Sur les conclusions de la COMMUNE DE SAINT-LAURENT-DU- PONT tendant à la condamnation de M. et Mme Y... à des dommages et intérêts pour procédures abusives et vexatoires :

Considérant qu'il résulte de ce qui précède que ces conclusions doivent être rejetées ;
Article 1er : La requête de la COMMUNE DE SAINT-LAURENT- DU-PONT est rejetée.
Article 2 : La somme que la COMMUNE DE SAINT-LAURENT- DU-PONT a été condamnée à payer à M. et Mme Y... par le jugement du tribunal administratif de Grenoble du 26 juin 1996 est portée de trente mille francs (30 000 F) à cinquante mille francs (50 000 F).
Article 3 : Avant de statuer sur les conclusions de M. et Mme Y... tendant à la condamnation de la COMMUNE DE SAINT-LAURENT-DU-PONT à les indemniser de la perte de valeur vénale de leur propriété, il sera procédé à une expertise.

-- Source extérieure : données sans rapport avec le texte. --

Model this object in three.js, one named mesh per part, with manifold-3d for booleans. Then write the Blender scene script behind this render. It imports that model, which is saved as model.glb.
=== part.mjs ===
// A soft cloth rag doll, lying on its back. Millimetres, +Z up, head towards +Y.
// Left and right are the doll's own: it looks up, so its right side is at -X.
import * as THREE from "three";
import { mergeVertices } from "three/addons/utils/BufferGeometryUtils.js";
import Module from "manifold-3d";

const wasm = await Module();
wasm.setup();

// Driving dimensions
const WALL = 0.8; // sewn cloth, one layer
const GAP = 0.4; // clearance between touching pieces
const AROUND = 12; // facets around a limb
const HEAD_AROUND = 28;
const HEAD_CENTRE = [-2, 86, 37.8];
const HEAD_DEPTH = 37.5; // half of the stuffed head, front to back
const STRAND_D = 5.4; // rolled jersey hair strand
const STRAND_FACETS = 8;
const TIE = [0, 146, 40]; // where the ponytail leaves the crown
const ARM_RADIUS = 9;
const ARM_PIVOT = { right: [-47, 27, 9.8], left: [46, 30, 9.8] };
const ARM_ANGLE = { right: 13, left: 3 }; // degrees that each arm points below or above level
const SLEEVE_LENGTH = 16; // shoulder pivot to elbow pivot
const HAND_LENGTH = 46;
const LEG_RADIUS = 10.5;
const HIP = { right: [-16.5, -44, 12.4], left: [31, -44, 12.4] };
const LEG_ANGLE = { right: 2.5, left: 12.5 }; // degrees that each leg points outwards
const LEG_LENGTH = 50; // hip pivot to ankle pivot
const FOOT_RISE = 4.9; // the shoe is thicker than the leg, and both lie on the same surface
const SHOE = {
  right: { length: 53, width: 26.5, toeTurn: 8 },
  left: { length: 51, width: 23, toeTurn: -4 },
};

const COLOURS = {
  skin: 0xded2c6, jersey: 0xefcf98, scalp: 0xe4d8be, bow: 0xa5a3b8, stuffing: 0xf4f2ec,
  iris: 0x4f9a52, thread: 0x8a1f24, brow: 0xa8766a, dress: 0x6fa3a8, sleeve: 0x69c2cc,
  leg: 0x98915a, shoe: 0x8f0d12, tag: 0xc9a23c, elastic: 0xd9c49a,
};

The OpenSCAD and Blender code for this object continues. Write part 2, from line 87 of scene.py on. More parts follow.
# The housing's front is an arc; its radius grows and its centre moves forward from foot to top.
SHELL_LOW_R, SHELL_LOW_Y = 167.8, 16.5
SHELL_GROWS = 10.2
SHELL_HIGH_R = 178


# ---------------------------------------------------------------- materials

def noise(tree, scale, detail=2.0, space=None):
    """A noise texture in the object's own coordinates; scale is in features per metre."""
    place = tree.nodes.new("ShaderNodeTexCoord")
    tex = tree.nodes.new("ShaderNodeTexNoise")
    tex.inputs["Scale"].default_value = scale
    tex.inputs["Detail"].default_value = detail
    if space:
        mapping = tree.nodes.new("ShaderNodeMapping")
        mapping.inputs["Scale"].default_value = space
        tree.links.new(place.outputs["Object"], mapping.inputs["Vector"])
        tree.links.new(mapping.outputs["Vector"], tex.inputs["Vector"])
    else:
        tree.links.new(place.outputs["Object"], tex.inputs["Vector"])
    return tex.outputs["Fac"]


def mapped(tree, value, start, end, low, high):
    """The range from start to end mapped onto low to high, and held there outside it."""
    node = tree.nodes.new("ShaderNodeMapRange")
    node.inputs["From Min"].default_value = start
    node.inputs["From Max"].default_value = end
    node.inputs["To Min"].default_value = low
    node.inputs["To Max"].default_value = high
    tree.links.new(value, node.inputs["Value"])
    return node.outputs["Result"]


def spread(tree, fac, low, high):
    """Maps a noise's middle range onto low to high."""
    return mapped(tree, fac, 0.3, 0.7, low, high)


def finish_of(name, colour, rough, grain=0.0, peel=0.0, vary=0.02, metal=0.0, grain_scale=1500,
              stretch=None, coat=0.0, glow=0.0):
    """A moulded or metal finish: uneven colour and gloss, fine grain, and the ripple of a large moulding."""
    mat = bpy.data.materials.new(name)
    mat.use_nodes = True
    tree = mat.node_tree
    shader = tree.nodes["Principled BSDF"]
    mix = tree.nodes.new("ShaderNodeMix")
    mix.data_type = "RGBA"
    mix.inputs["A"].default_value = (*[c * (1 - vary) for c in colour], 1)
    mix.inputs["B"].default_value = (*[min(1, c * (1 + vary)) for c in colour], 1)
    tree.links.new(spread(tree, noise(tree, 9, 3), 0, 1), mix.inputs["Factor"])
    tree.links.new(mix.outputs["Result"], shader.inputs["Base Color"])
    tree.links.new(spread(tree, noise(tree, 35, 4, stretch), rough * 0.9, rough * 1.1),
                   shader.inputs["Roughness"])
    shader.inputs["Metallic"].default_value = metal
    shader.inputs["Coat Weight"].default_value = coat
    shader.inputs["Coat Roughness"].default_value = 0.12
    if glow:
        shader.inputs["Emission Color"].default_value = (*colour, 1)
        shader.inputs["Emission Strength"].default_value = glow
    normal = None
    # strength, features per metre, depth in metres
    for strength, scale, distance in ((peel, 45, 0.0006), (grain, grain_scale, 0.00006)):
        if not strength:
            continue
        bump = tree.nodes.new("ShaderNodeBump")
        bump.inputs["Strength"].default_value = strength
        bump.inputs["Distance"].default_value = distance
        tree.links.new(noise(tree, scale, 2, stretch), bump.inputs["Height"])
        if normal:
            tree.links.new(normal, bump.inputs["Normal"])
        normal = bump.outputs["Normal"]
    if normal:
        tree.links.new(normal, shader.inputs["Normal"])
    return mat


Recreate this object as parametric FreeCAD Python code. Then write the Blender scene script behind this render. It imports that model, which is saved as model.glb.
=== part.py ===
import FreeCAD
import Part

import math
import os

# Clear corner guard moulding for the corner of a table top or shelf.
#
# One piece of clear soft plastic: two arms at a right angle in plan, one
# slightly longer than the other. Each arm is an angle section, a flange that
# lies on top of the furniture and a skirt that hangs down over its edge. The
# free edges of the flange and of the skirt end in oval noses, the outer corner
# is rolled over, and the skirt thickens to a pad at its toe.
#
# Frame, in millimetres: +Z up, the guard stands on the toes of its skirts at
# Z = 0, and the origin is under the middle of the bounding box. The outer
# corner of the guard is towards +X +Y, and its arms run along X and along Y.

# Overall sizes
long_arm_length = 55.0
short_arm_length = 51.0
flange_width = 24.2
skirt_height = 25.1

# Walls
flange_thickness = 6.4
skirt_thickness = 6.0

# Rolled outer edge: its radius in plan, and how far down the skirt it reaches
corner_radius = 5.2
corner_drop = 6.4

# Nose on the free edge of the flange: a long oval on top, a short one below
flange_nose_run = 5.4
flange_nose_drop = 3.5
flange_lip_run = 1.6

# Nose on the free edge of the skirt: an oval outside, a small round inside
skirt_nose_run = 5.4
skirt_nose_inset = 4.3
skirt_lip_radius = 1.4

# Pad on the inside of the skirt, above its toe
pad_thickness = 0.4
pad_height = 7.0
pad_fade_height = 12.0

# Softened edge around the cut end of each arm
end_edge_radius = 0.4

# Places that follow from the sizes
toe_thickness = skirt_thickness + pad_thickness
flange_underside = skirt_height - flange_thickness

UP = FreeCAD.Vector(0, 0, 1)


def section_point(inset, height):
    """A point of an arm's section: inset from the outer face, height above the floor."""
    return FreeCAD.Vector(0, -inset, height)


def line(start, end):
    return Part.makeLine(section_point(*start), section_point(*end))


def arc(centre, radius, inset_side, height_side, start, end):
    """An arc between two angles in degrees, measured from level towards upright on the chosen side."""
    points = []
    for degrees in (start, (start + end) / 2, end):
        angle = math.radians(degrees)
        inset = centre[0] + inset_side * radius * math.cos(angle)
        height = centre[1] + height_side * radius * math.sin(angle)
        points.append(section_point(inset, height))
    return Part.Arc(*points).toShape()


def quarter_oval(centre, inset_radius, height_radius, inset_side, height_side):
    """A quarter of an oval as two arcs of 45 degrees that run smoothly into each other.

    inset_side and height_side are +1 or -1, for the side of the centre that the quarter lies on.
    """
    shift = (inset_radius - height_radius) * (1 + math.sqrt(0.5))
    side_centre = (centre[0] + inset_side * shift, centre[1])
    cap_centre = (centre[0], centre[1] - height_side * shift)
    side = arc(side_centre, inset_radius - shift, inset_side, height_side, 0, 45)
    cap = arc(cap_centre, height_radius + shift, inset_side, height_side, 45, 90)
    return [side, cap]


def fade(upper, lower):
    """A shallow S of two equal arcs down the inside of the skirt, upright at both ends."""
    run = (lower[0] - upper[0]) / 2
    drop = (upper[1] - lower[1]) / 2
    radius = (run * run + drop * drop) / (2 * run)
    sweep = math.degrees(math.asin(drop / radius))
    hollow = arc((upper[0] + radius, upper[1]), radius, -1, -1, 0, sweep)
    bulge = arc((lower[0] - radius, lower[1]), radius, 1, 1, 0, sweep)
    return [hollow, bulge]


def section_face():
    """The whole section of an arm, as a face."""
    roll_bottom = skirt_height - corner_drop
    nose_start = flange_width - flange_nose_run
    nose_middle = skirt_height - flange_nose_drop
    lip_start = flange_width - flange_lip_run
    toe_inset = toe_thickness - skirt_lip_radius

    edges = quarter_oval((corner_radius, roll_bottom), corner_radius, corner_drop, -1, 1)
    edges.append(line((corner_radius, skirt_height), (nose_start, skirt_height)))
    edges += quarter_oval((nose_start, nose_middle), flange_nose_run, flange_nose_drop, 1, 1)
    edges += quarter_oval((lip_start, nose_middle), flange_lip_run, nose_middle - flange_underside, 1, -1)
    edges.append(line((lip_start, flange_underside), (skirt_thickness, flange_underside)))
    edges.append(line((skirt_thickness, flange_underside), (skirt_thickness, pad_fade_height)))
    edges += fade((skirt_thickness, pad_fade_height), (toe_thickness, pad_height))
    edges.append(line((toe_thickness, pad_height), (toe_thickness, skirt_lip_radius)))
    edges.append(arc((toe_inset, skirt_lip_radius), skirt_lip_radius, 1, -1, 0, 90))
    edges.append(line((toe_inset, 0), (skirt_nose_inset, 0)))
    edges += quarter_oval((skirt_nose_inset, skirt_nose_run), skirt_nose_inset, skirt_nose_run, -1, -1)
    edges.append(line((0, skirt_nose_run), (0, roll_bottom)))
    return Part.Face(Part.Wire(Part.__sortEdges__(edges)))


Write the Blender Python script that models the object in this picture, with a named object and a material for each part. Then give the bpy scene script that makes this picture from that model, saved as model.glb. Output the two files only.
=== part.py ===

L'expert, désigné par le président de la cour, aura pour misssion : 1°) de décrire l'évolution de l'environnement de la propriété avant et après la construction de la nouvelle salle des fêtes du Revol. 3°) de rechercher depuis quand et dans quelles conditions, des bâtiments industriels désaffectés situés à l'emplacement de la nouvelle salle du Revol ont été, avant la construction de celle-ci, utilisés comme salle des fêtes. 3°) d'évaluer, compte tenu notamment des informations ainsi recueillies, la perte de valeur vénale subie par la propriété des époux Y... à la suite de la construction de la nouvelle salle des fêtes du Revol.
Article 4 : L'expert prêtera serment par écrit avant le commencement de sa mission. Le rapport d'expertise, établi en cinq exemplaires, sera déposé au greffe de la cour dans un délai de trois mois à compter de la notification de l'ordonnance du président de la cour portant désignation de l'expert.
Article 5 : Le jugement du tribunal administratif de Grenoble du 26 juin 1996 est réformé en ce qu'il a de contraire au présent arrêt.
Article 6 : Tous droits et moyens des parties sur lesquels il n'est pas statué expressément par le présent arrêt, sont réservés jusqu'en fin d'instance."